I have, in fact, worked in a large corporation and I agree that regulations are a big reason why they survive. I just don't think that no regulation at all is the better alternative. I wish I knew how to prevent big corporations writing their own regulations, but for many topics most people who know anything about it are on their payroll.
You think that long-after-the-fact punishments that require long-term planning would have an effect?
We have evidence that even the most severe punishment of all does not work as a deterrent (example link: https://deathpenaltyinfo.org/study-88-criminologists-do-not-...). Or smoking, where knowing how bad it is seems to have little to no effect (even doctors do it).
Even if people did act completely rationally, a dollar earned today is worth much more than dollars lost tomorrow even without inflation. And how many expensive and useless mergers have been performed even when the executives and even the top stock owners knew it was a bad strategy long-term?

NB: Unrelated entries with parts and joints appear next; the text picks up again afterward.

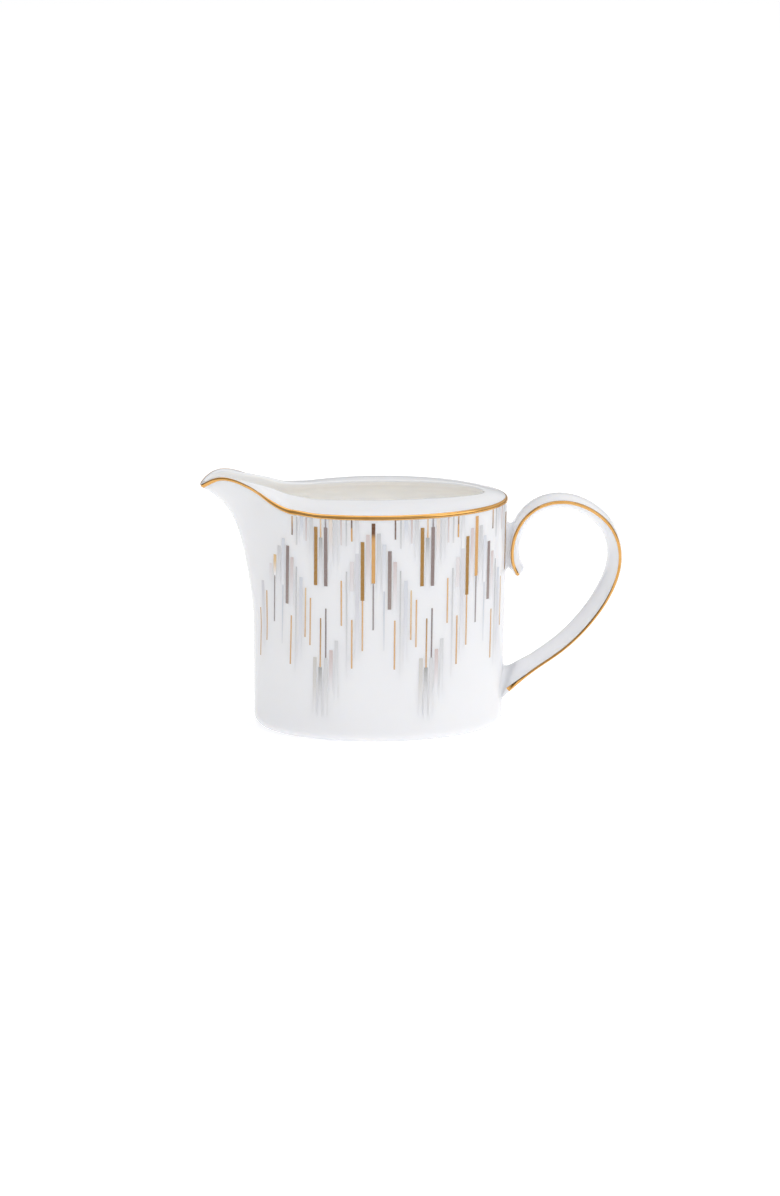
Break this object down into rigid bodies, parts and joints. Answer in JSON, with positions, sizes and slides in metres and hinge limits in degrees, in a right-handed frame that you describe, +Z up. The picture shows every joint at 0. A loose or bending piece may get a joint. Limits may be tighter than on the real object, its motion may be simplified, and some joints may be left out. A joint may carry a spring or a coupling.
{
  "type": "cream jug",
  "caption": "Small oval porcelain jug with a pulled pouring spout, a strap handle with a scrolled upper end, gilt edges and a printed zigzag of fine vertical strokes.",
  "frame": {"origin": "on the surface that the foot ring stands on, under the middle of the jug's overall length and width", "axes": "+Z up out of the mouth, +X from the spout towards the handle, +Y to the back; the jug mirrors across the XZ plane"},
  "size_m": [0.1399, 0.0492, 0.0865],
  "materials": {
    "porcelain": "clear glossy glaze over white porcelain",
    "porcelain_handle": "clear glossy glaze over white porcelain",
    "slip_pad": "glazed luting slip of the same porcelain",
    "gilding": "burnished gold, fired on the glaze",
    "print_gold": "matt gold enamel print",
    "print_copper": "copper-gold enamel print shading to dark brown at the top",
    "print_taupe": "taupe enamel print",
    "print_grey": "grey enamel print fading down to nothing",
    "print_pale": "pale blush, blue and grey enamel print",
    "print_dark": "dark mauve-brown hairline enamel print"
  },
  "bodies": {
    "root": {"jug_body": "porcelain", "handle": "porcelain_handle", "handle_upper_joint": "slip_pad", "handle_lower_joint": "slip_pad", "gilt_rim_band": "gilding", "gilt_handle_line_front": "gilding", "gilt_handle_line_back": "gilding", "print_gold_bars": "print_gold", "print_copper_bars": "print_copper", "print_taupe_bars": "print_taupe", "print_grey_bars": "print_grey", "print_pale_bars": "print_pale", "print_gold_lines": "print_gold", "print_dark_lines": "print_dark", "print_pale_lines": "print_pale"}
  },
  "joints": []
}
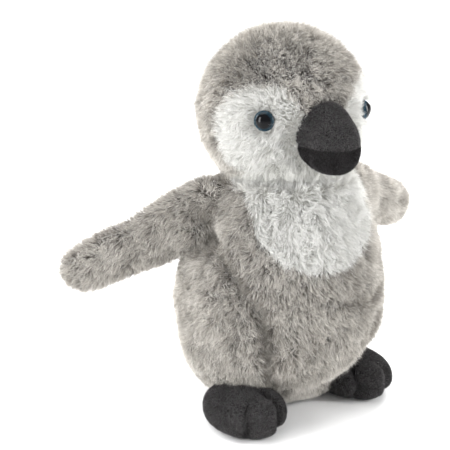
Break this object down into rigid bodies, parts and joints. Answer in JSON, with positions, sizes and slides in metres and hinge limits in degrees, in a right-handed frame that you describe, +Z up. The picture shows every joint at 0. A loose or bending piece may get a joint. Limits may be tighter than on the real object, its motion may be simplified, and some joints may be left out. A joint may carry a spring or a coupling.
{
  "type": "plush penguin",
  "caption": "Standing stuffed penguin chick with a round head, drooping beak, flat flippers set out to the sides and two toed feet, in long soft pile.",
  "frame": {"origin": "on the floor, under the middle of the body, on the flat seat", "axes": "+Z up, -Y the way the face looks, +X the toy's own left"},
  "size_m": [0.2616, 0.1456, 0.2398],
  "materials": {
    "grey_pile": "long soft pile",
    "white_pile": "long soft pile",
    "charcoal_velboa": "short pile",
    "stuffing": "polyester fibre fill",
    "pellet_bag": "woven bag of plastic pellets",
    "eye_clear": "polished",
    "eye_iris": "polished",
    "washer_plastic": "moulded",
    "thread": "sewing thread",
    "label_tape": "satin tape"
  },
  "bodies": {
    "torso": {"belly_panel": "grey_pile", "bib_panel": "white_pile", "seat_panel": "grey_pile", "left_side_panel": "grey_pile", "right_side_panel": "grey_pile", "torso_stuffing": "stuffing", "pellet_pouch": "pellet_bag", "care_label": "label_tape"},
    "neck": {"neck_stuffing": "stuffing"},
    "head": {"crown_panel": "grey_pile", "left_cheek_panel": "grey_pile", "right_cheek_panel": "grey_pile", "left_face_panel": "white_pile", "right_face_panel": "white_pile", "head_stuffing": "stuffing", "beak_upper_panel": "charcoal_velboa", "beak_lower_panel": "charcoal_velboa", "beak_stuffing": "stuffing", "left_eye_dome": "eye_clear", "left_eye_back": "eye_iris", "left_eye_washer": "washer_plastic", "right_eye_dome": "eye_clear", "right_eye_back": "eye_iris", "right_eye_washer": "washer_plastic"},
    "left_flipper": {"left_flipper_front_panel": "grey_pile", "left_flipper_back_panel": "grey_pile", "left_flipper_stuffing": "stuffing"},
    "left_foot": {"left_foot_upper": "charcoal_velboa", "left_foot_sole": "charcoal_velboa", "left_foot_stuffing": "stuffing", "left_toe_stitches": "thread"},
    "right_flipper": {"right_flipper_front_panel": "grey_pile", "right_flipper_back_panel": "grey_pile", "right_flipper_stuffing": "stuffing"},
    "right_foot": {"right_foot_upper": "charcoal_velboa", "right_foot_sole": "charcoal_velboa", "right_foot_stuffing": "stuffing", "right_toe_stitches": "thread"}
  },
  "joints": [
    {"name": "head_turn", "type": "hinge", "parent": "torso", "child": "neck", "pos_m": [0, 0, 0.146], "axis": [0, 0, 1], "range_deg": [-25, 25], "stiffness_Nm_per_rad": 0.25},
    {"name": "head_nod", "type": "hinge", "parent": "neck", "child": "head", "pos_m": [0, 0, 0.146], "axis": [1, 0, 0], "range_deg": [-10, 10], "stiffness_Nm_per_rad": 1.2},
    {"name": "left_flipper_lift", "type": "hinge", "parent": "torso", "child": "left_flipper", "pos_m": [0.048, 0.006, 0.12749], "axis": [0.4848, -0.8746, 0], "range_deg": [-6, 50], "stiffness_Nm_per_rad": 0.15},
    {"name": "left_foot_tip", "type": "hinge", "parent": "torso", "child": "left_foot", "pos_m": [0.044, -0.02, 0.011], "axis": [-1, 0, 0], "range_deg": [-7, 7], "stiffness_Nm_per_rad": 1},
    {"name": "right_flipper_lift", "type": "hinge", "parent": "torso", "child": "right_flipper", "pos_m": [-0.048, 0.006, 0.12749], "axis": [0.5299, 0.848, 0], "range_deg": [-6, 50], "stiffness_Nm_per_rad": 0.15},
    {"name": "right_foot_tip", "type": "hinge", "parent": "torso", "child": "right_foot", "pos_m": [-0.044, -0.033, 0.011], "axis": [-1, 0, 0], "range_deg": [-7, 7], "stiffness_Nm_per_rad": 1}
  ]
}
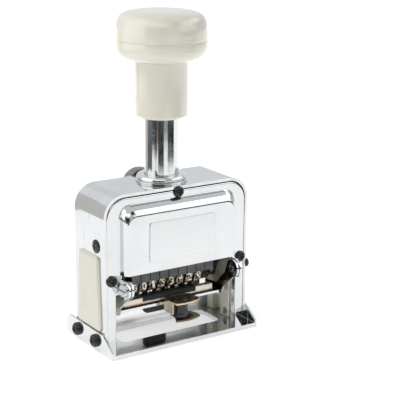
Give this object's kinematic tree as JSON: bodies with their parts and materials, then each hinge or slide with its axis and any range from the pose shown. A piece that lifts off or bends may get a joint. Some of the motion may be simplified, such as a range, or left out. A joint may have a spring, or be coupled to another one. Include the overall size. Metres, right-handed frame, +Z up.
{
  "type": "hand numbering machine",
  "caption": "Hand numbering machine: a sprung knob and plunger press a row of number wheels through a frame while an ink pad swings aside, with a selector dial.",
  "frame": {"origin": "centre of the base's underside, on the table", "axes": "+Z up along the plunger, the front cover with the label faces -Y, +X to the right seen from the front"},
  "size_m": [0.0804, 0.0421, 0.145],
  "materials": {
    "frame_chrome": "polished",
    "cover_chrome": "polished",
    "base_chrome": "polished",
    "label_plain": "satin",
    "cream_panel": "satin",
    "cream_knob": "glossy",
    "tube_chrome": "polished",
    "black_screw": "satin black",
    "black_rubber": "matte",
    "pivot_chrome": "polished",
    "plain_steel": "satin",
    "spring_steel": "oiled",
    "dark_steel": "oiled",
    "wheel_brass": "inked",
    "felt_pad": "felt",
    "bronze_tab": "satin",
    "black_catch": "gloss black",
    "dial_grey": "satin"
  },
  "bodies": {
    "frame": {"base": "base_chrome", "outer_shell": "frame_chrome", "front_cover": "cover_chrome", "rear_cover": "cover_chrome", "label_plate": "label_plain", "side_panel_left": "cream_panel", "side_panel_right": "cream_panel", "collar": "tube_chrome", "spring_bridge": "plain_steel", "front_screws": "black_screw", "rear_screws": "black_screw", "side_screws": "black_screw", "base_screws": "black_screw", "edge_screw": "black_screw", "rear_buffer": "black_rubber", "inker_pivot_pins": "pivot_chrome", "return_spring": "spring_steel"},
    "plunger": {"plunger_tube": "tube_chrome", "tube_foot": "plain_steel", "tube_cap": "plain_steel", "handle_sleeve": "cream_knob", "knob_ring": "cream_knob", "knob_cap": "cream_knob", "knob_screw": "plain_steel", "carriage_head": "dark_steel", "carriage_side_left": "plain_steel", "carriage_side_right": "plain_steel", "wheel_axle": "plain_steel", "axle_clips": "plain_steel", "wheel_spacer": "tube_chrome", "detent_comb": "dark_steel"},
    "wheel_1": {"number_wheel_1": "wheel_brass"},
    "wheel_2": {"number_wheel_2": "wheel_brass"},
    "wheel_3": {"number_wheel_3": "wheel_brass"},
    "wheel_4": {"number_wheel_4": "wheel_brass"},
    "wheel_5": {"number_wheel_5": "wheel_brass"},
    "wheel_6": {"number_wheel_6": "wheel_brass"},
    "wheel_7": {"number_wheel_7": "wheel_brass"},
    "wheel_8": {"number_wheel_8": "wheel_brass"},
    "pawl_carrier": {"pawl_arm_left": "dark_steel", "pawl_arm_right": "dark_steel", "pawl_bar": "plain_steel", "pawls": "dark_steel", "drive_ratchet": "dark_steel"},
    "inker": {"inker_arm_left": "pivot_chrome", "inker_arm_right": "pivot_chrome", "inker_crossbar": "pivot_chrome"},
    "ink_drawer": {"ink_tray": "pivot_chrome", "ink_pad": "felt_pad", "finger_tab": "bronze_tab", "tray_catch": "black_catch"},
    "selector": {"selector_dial": "dial_grey", "dial_shaft": "plain_steel", "dial_cam": "plain_steel"}
  },
  "joints": [
    {"name": "press", "type": "slide", "parent": "frame", "child": "plunger", "axis": [0, 0, -1], "range_m": [0, 0.0198], "stiffness_N_per_m": 250, "springref_m": -0.016, "deforming": ["return_spring"]},
    {"name": "inker_swing", "type": "hinge", "parent": "frame", "child": "inker", "pos_m": [0, -0.0165, 0.029], "axis": [-1, 0, 0], "range_deg": [0, 75]},
    {"name": "pawl_swing", "type": "hinge", "parent": "plunger", "child": "pawl_carrier", "pos_m": [0, -0.001, 0.02991], "axis": [-1, 0, 0], "range_deg": [0, 36]},
    {"name": "ink_drawer_slide", "type": "slide", "parent": "inker", "child": "ink_drawer", "axis": [0, -1, 0], "range_m": [0, 0.012]},
    {"name": "selector_turn", "type": "hinge", "parent": "frame", "child": "selector", "pos_m": [-0.002, 0.0167, 0.0647], "axis": [0, 1, 0], "continuous": true},
    {"name": "wheel_1_turn", "type": "hinge", "parent": "plunger", "child": "wheel_1", "pos_m": [0, -0.001, 0.02991], "axis": [1, 0, 0], "continuous": true},
    {"name": "wheel_2_turn", "type": "hinge", "parent": "plunger", "child": "wheel_2", "pos_m": [0, -0.001, 0.02991], "axis": [1, 0, 0], "continuous": true},
    {"name": "wheel_3_turn", "type": "hinge", "parent": "plunger", "child": "wheel_3", "pos_m": [0, -0.001, 0.02991], "axis": [1, 0, 0], "continuous": true},
    {"name": "wheel_4_turn", "type": "hinge", "parent": "plunger", "child": "wheel_4", "pos_m": [0, -0.001, 0.02991], "axis": [1, 0, 0], "continuous": true},
    {"name": "wheel_5_turn", "type": "hinge", "parent": "plunger", "child": "wheel_5", "pos_m": [0, -0.001, 0.02991], "axis": [1, 0, 0], "continuous": true},
    {"name": "wheel_6_turn", "type": "hinge", "parent": "plunger", "child": "wheel_6", "pos_m": [0, -0.001, 0.02991], "axis": [1, 0, 0], "continuous": true},
    {"name": "wheel_7_turn", "type": "hinge", "parent": "plunger", "child": "wheel_7", "pos_m": [0, -0.001, 0.02991], "axis": [1, 0, 0], "continuous": true},
    {"name": "wheel_8_turn", "type": "hinge", "parent": "plunger", "child": "wheel_8", "pos_m": [0, -0.001, 0.02991], "axis": [1, 0, 0], "continuous": true}
  ],
  "couplings": [
    {"joint": "inker_swing", "follows": "press", "rad_per_m": 66.11},
    {"joint": "pawl_swing", "follows": "press", "rad_per_m": 31.733}
  ]
}
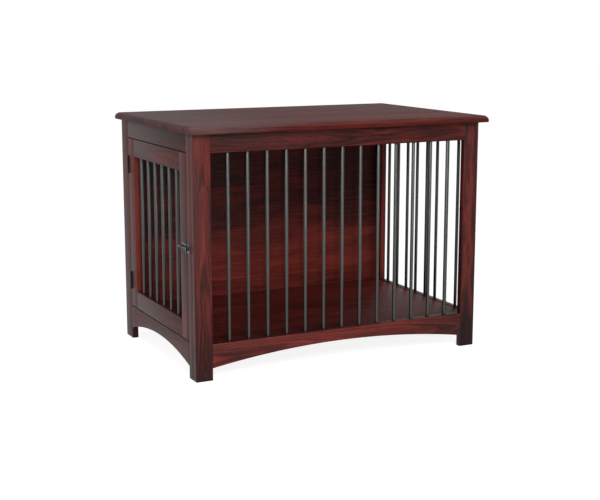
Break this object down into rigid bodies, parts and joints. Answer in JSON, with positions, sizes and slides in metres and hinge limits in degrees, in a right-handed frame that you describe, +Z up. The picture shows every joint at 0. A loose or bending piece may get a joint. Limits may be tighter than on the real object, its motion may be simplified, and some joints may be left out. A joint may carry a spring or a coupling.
{
  "type": "dog crate end table",
  "caption": "Stained wood end table that is also a dog crate, with round steel bars in front and on one end, a barred door on the other end, a closed back and a floor.",
  "frame": {"origin": "on the ground, under the middle of the table top's outline", "axes": "+X to the right seen from the front, along the length; +Y to the back; +Z up"},
  "size_m": [0.914, 0.599, 0.676],
  "materials": {
    "frame_wood": "dark reddish brown stain under satin lacquer, grain along each board",
    "top_wood": "dark reddish brown stain under satin lacquer, planks glued side by side, grain along the length",
    "panel_wood": "dark reddish brown stain, boards glued edge to edge, grain level",
    "floor_wood": "dark reddish brown stain under satin lacquer",
    "bar_steel": "satin grey steel",
    "fitting_steel": "dark satin steel"
  },
  "bodies": {
    "root": {"tabletop": "top_wood", "front_left_stile": "frame_wood", "front_right_stile": "frame_wood", "front_top_rail": "frame_wood", "front_bottom_rail": "frame_wood", "left_front_stile": "frame_wood", "left_rear_stile": "frame_wood", "left_top_rail": "frame_wood", "left_bottom_rail": "frame_wood", "right_front_stile": "frame_wood", "right_rear_stile": "frame_wood", "right_top_rail": "frame_wood", "right_bottom_rail": "frame_wood", "back_top_rail": "frame_wood", "back_bottom_rail": "frame_wood", "door_stop": "frame_wood", "back_panel": "panel_wood", "floor_panel": "floor_wood", "front_floor_cleat": "floor_wood", "rear_floor_cleat": "floor_wood", "front_bar_01": "bar_steel", "front_bar_02": "bar_steel", "front_bar_03": "bar_steel", "front_bar_04": "bar_steel", "front_bar_05": "bar_steel", "front_bar_06": "bar_steel", "front_bar_07": "bar_steel", "front_bar_08": "bar_steel", "front_bar_09": "bar_steel", "front_bar_10": "bar_steel", "front_bar_11": "bar_steel", "front_bar_12": "bar_steel", "front_bar_13": "bar_steel", "right_bar_1": "bar_steel", "right_bar_2": "bar_steel", "right_bar_3": "bar_steel", "right_bar_4": "bar_steel", "right_bar_5": "bar_steel", "right_bar_6": "bar_steel", "right_bar_7": "bar_steel", "right_bar_8": "bar_steel", "upper_hinge_frame_leaf": "fitting_steel", "upper_hinge_pin": "fitting_steel", "lower_hinge_frame_leaf": "fitting_steel", "lower_hinge_pin": "fitting_steel", "bolt_keeper": "fitting_steel"},
    "door": {"door_hinge_stile": "frame_wood", "door_latch_stile": "frame_wood", "door_top_rail": "frame_wood", "door_bottom_rail": "frame_wood", "door_bar_1": "bar_steel", "door_bar_2": "bar_steel", "door_bar_3": "bar_steel", "door_bar_4": "bar_steel", "door_bar_5": "bar_steel", "door_bar_6": "bar_steel", "upper_hinge_door_leaf": "fitting_steel", "lower_hinge_door_leaf": "fitting_steel", "bolt_plate": "fitting_steel"},
    "bolt": {"slide_bolt": "fitting_steel"}
  },
  "joints": [
    {"name": "door_hinge", "type": "hinge", "parent": "root", "child": "door", "pos_m": [-0.4413, 0.23975, 0.353], "axis": [0, 0, -1], "range_deg": [0, 170]},
    {"name": "bolt_slide", "type": "slide", "parent": "door", "child": "bolt", "axis": [0, -1, 0], "range_m": [0, 0.016]}
  ]
}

They just sold their stake and let somebody else deal with the fallout.
So even with complete rationality, detaching punishment from the "crime" (in time) gives people time to get in the harvest and move on before punishment occurs, making it useless as a deterrent (given that, as linked above, it does not even work when people cannot detach themselves from facing the ultimate punishment it's even worse).
If you want insurance to take the role of regulation you quickly end up with certification programs that are necessary to get any insurance. Those programs are just regulations in disguise that are divorced from any democratic process for changing them. If you want to rely on litigation you face the problem that big companies can afford armies of lawyers that can delay rulings until the injured party runs out of funds or fighting will.